De nombreux déchets éliminés.
Les baies libres, les grains abîmés et les petits déchets issus de l'égreneur rejoignent, à l'étage inférieur, ceux qui y sont déjà passés au travers des rouleaux du prétri. Avant de chuter dans la benne, le tout passe devant la grille microperforée d'où sort un puissant flux d'air. À ce niveau, une quantité impressionnante de déchets est expulsée : des petites baies, des baies écrasées, des bouts de rafles, de feuilles ou d'écorces de piquets et surtout des pétioles. À n'en plus finir.
Car ce 13 septembre, l'Opti-Grape a fort à faire. Charles Greuzard a arrêté l'irrigation à la même date que d'habitude, un peu avant la fin août. L'année étant tardive, c'était un peu trop tôt pour la vigne. Résultat : elle a souffert de stress hydrique avant d'arriver à maturité. Déjà, en cette mi-septembre, des feuilles jaunissent et sèchent à la base des sarments. Elles ne tiennent plus qu'à un fil. La machine les décroche sans difficulté, faisant monter d'énormes quantités de pétioles avec la vendange.
Malgré l'efficacité de l'Opti-Grape, certains finissent dans la benne. « Dans les blancs, ce n'est pas grave, observe Charles Greuzard, alors que le chauffeur vidange la benne pour la première fois. L'Opti-Grape élimine en tout cas beaucoup plus de déchets que l'égreneur classique de New Holland. » En redémarrant, le chauffeur monte toutefois la turbine de 300 tours, à 3 100 t/min, pour en éliminer davantage.
Un appareil convaincant. La vendange continue. Sur l'écran du terminal, le chauffeur surveille la progression de la récolte sur le prétrieur, filmée par une caméra. Il reste également attentif au niveau de remplissage des bennes. Ces dernières sont dotées en haut d'un répartiteur à barrettes qui envoie les raisins d'abord vers l'avant, puis vers l'arrière. « Le sens de rotation s'inverse automatiquement lorsqu'elles sont remplies à 70 %, explique le chauffeur. Et un bip me prévient lorsqu'elles sont pleines. »
Après un hectare de vendange, l'Opti-Grape nous semble un appareil très convaincant, même s'il n'a pas enlevé 100 % des déchets. D'ailleurs, les tests réalisés par l'IFV confirment son efficacité (voir encadré). Cette innovation nettoie efficacement la vendange et réduit au minimum le temps de contact entre les raisins et les déchets. Cependant, compte tenu de son coût, 35 000 euros HT, soit 15 000 de plus que l'égreneur classique, elle s'adresse avant tout aux caves particulières et aux vins à haut potentiel qualitatif.
Des tests probants
En 2012, l'IFV a comparé le travail de l'Opti-Grape à celui de l'égreneur New Holland sur quatre cépages rouges : syrah, cabernet sauvignon, cabernet franc et merlot. Les résultats sont sans appel. En moyenne et tous cépages confondus, l'Opti-Grape permet de réduire le volume de déchets par un peu plus de trois.

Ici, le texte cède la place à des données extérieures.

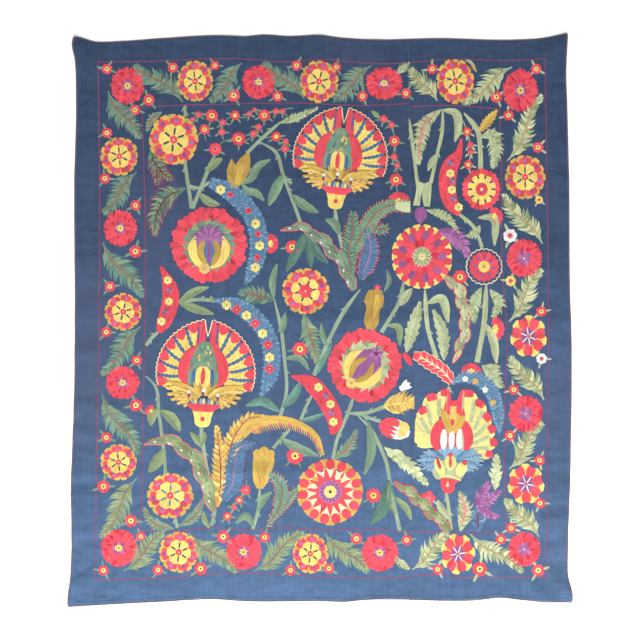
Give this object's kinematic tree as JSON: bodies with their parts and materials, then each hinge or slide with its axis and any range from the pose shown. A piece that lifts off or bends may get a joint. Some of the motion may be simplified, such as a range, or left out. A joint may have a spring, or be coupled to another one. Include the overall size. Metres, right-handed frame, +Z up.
{
  "type": "suzani embroidered textile",
  "caption": "Large rectangular suzani wall or bed cover: blue cotton ground in two joined panels, silk flower embroidery and a braided edge, lying flat.",
  "frame": {"origin": "on the surface that the cloth lies on, under the middle of its outline", "axes": "+X across the cloth to the right as its face is seen, +Y up the cloth to its top edge, +Z up out of its face"},
  "size_m": [1.7707, 2.0134, 0.0103],
  "materials": {
    "ground_cotton": "matt blue cotton in a plain weave",
    "edge_braid": "matt dark maroon braid",
    "silk_thread": "couched silk stitches in many colours, soft sheen"
  },
  "bodies": {
    "root": {"panel_left": "ground_cotton", "panel_right": "ground_cotton", "braid_top": "edge_braid", "braid_bottom": "edge_braid", "braid_left": "edge_braid", "braid_right": "edge_braid"}
  },
  "joints": []
}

Il profite mieux à la syrah qu'au carbernet franc. Sur la syrah, le volume de déchets est divisé par 4,4 et sur le cabernet franc par 2,4. Le pourcentage de déchets résiduels est infime. Il varie de 0,38 % de la vendange sur cabernet franc à 0,1 % sur syrah. La vendange issue de l'Opti-Grape contient aussi un tiers de jus en moins en moyenne, sauf celle de cabernet sauvignon où l'IFV a mesuré 15 % de jus en plus. L'analyse en détail des déchets révèle qu'on trouve 66 % de pétioles, 73 % de rafles, 80 % de sarments et 86 % de feuilles en moins que dans une vendange issue de l'égreneur classique.